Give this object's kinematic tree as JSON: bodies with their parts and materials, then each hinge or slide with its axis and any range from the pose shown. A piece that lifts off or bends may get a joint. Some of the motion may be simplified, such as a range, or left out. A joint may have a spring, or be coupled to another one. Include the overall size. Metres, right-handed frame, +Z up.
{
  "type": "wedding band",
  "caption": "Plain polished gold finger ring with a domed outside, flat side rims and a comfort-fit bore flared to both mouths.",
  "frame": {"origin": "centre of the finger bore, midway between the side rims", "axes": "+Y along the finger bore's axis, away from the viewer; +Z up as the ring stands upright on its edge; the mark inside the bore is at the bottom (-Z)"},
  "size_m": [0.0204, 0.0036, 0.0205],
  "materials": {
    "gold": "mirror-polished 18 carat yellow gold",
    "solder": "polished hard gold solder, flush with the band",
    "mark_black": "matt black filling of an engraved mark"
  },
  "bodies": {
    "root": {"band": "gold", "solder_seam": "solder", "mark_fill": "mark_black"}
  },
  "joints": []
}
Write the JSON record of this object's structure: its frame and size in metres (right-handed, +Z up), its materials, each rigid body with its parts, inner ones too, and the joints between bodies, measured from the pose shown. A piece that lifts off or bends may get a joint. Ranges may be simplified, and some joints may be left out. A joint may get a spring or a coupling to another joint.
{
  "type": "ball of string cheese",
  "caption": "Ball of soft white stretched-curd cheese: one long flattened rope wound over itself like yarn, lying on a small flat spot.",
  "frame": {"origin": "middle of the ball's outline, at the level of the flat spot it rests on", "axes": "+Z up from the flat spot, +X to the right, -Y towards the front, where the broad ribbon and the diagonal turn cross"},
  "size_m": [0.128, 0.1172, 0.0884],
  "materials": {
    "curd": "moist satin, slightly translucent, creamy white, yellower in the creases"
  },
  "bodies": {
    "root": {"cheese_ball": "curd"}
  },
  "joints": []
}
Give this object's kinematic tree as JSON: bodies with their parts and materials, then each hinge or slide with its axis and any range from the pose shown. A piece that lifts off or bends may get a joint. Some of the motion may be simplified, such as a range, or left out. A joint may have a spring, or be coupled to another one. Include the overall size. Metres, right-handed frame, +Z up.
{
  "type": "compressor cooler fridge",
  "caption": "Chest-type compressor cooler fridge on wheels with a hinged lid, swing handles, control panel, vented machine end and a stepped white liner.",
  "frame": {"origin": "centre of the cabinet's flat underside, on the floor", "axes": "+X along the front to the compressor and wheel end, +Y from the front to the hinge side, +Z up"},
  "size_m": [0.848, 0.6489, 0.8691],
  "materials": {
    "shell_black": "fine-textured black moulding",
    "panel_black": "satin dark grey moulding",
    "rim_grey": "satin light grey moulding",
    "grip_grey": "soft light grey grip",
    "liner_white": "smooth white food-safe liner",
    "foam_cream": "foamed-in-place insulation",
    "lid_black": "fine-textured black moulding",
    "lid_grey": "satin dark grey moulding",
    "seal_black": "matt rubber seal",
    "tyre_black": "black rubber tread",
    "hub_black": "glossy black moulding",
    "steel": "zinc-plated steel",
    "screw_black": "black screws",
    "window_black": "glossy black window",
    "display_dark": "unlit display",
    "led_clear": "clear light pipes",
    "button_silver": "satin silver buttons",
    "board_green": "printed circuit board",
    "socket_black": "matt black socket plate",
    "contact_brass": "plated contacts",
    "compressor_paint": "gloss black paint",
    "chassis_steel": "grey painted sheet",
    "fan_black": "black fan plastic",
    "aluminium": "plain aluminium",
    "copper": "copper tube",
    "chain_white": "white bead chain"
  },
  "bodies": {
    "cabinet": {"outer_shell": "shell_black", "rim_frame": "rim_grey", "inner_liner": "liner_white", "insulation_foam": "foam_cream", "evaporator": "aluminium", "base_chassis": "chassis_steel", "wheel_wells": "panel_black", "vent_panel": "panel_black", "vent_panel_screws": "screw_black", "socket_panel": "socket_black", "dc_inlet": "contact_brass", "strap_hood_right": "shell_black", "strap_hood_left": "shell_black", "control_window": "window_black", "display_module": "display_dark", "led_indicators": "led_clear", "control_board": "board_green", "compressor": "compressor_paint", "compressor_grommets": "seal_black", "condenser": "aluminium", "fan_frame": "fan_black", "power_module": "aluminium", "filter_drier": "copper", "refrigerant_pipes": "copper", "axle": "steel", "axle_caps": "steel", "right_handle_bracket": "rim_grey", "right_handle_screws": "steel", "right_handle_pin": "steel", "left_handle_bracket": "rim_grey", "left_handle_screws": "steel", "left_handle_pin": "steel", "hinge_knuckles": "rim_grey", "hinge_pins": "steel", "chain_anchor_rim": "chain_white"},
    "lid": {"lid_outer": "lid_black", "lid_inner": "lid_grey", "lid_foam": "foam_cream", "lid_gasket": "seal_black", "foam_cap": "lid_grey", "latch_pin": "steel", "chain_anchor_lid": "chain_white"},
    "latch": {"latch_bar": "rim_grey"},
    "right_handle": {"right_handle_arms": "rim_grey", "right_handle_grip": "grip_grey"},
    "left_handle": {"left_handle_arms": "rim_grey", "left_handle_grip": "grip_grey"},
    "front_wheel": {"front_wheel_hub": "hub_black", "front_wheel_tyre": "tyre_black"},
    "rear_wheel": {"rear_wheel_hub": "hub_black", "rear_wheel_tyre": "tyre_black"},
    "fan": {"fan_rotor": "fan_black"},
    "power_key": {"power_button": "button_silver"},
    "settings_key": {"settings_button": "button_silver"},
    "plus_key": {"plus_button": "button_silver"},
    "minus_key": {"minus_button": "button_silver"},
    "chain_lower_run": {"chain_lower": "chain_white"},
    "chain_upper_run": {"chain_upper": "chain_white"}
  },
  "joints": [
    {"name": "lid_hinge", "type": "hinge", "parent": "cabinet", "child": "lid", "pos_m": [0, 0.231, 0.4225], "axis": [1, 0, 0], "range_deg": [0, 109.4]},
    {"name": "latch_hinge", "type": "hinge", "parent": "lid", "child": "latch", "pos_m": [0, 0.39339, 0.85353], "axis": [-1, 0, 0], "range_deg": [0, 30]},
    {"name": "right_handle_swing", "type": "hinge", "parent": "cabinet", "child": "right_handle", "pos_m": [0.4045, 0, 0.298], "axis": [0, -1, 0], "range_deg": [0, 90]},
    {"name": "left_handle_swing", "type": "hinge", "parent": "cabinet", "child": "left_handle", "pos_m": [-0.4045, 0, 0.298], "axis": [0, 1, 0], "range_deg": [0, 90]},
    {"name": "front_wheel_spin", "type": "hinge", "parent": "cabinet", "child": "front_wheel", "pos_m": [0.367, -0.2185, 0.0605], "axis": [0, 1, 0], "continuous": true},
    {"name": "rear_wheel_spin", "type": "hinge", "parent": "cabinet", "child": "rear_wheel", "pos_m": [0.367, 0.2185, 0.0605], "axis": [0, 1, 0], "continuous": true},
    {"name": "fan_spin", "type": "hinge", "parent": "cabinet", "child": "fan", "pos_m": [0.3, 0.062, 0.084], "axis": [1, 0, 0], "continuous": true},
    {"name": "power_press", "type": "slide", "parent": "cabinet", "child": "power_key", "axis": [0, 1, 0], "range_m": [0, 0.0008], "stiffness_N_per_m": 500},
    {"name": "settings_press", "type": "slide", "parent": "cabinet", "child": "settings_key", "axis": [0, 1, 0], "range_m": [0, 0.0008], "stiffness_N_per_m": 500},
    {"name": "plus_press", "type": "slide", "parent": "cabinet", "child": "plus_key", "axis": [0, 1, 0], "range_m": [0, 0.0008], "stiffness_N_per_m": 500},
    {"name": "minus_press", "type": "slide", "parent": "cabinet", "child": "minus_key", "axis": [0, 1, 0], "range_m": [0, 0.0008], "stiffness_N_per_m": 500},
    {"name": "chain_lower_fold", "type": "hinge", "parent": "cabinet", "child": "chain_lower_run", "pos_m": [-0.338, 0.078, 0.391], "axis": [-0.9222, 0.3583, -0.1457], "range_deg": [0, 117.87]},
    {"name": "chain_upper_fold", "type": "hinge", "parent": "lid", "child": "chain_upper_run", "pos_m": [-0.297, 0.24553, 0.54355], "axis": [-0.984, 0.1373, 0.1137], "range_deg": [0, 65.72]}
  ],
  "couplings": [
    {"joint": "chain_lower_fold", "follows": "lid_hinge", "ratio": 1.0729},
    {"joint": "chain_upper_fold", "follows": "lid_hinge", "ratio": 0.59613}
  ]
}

Task brief:
Work out how many lines of the data above contain the string "slide" and give the number alone.

Correct response:
6